-- start Data provided --

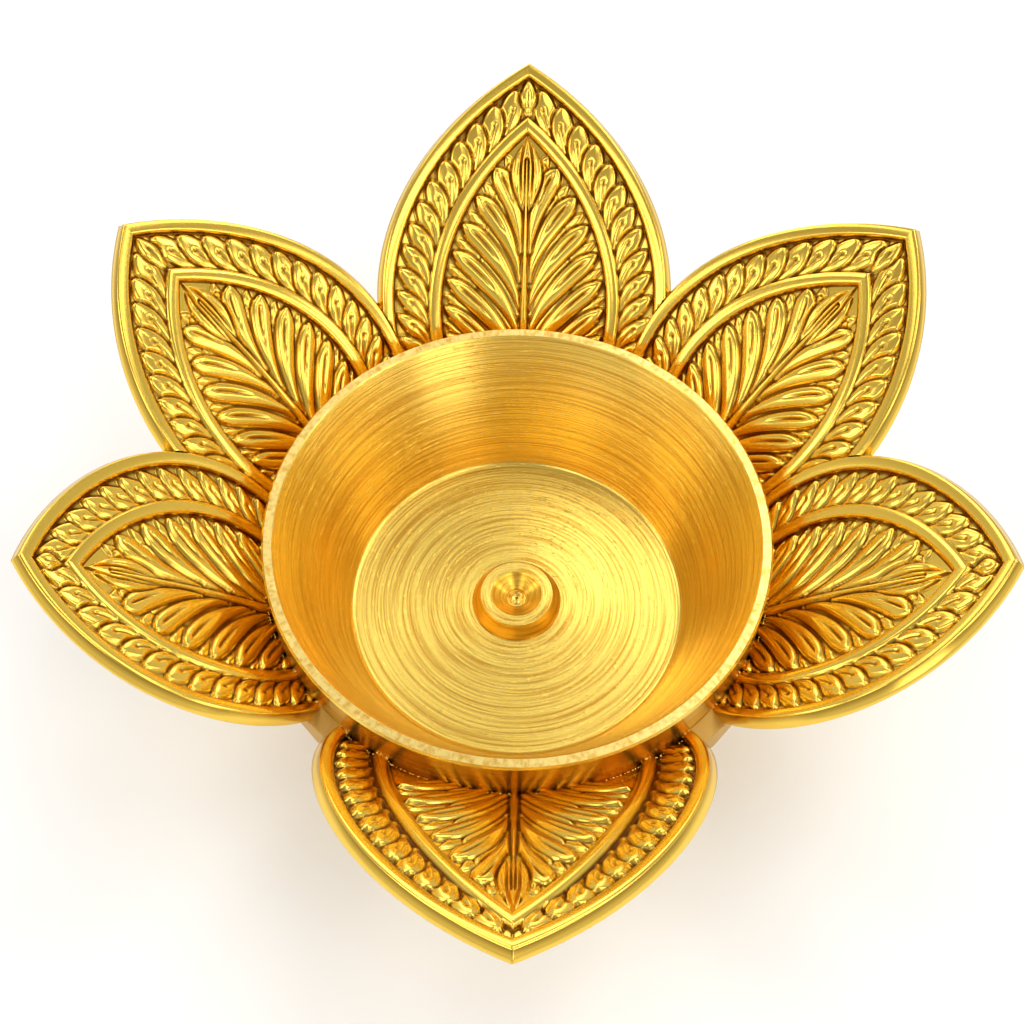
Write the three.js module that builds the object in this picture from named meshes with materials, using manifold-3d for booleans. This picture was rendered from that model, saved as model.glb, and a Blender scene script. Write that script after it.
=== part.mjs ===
// Brass lotus oil lamp: six cast petals round a turned oil cup with a wick holder in its floor.
// Millimetres, +Z up, front towards -Y. The origin lies on the ground, in the middle of the outline.

import * as THREE from "three";
import { mergeVertices } from "three/addons/utils/BufferGeometryUtils.js";
import Module from "manifold-3d";

const wasm = await Module();
wasm.setup();

// Fits and smoothness
const fitGap = 0.3;
const cupFacets = 48;
const holderFacets = 24;

// Oil cup
const cupRadius = 31;
const cupDepth = 18.5;
const cupFloorRadius = 22;
const cupFloorThickness = 2.6;
const cupSkirtHeight = 13.6;
const cupBaseRadius = 21.5;
const rimWidth = 1.5;
const rimChamfer = 0.25;

// Wick holder, a low turned boss on a threaded stud
const bossBaseRadius = 5.8;
const bossTopRadius = 4.8;
const bossHeight = 2;
const sinkMouthRadius = 3.2;
const sinkFloorRadius = 1.2;
const sinkDepth = 1.3;
const studRadius = 2;
const studTail = 0.5;

// Washer and nut under the foot
const washerRadius = 4.6;
const washerThickness = 0.6;
const nutAcrossFlats = 7;
const nutHeight = 1.8;
const nutGroundClearance = 0.6;

// Foot
const footTopRadius = 20;
const footBottomRadius = 21;
const footWaist = 0.8;
const footWebThickness = 1.8;
const footWall = 2.6;

// Petal ring, a collar brazed round the cup that carries the petals
const ringWall = 2.1;
const ringDrop = 6;
const ringHeight = 5.4;
const pocketDepth = 3.1;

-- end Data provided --

__Given task__. Collect each line holding the string "that".

__Exercise output__.
Write the three.js module that builds the object in this picture from named meshes with materials, using manifold-3d for booleans. This picture was rendered from that model, saved as model.glb, and a Blender scene script. Write that script after it.
// Petal ring, a collar brazed round the cup that carries the petals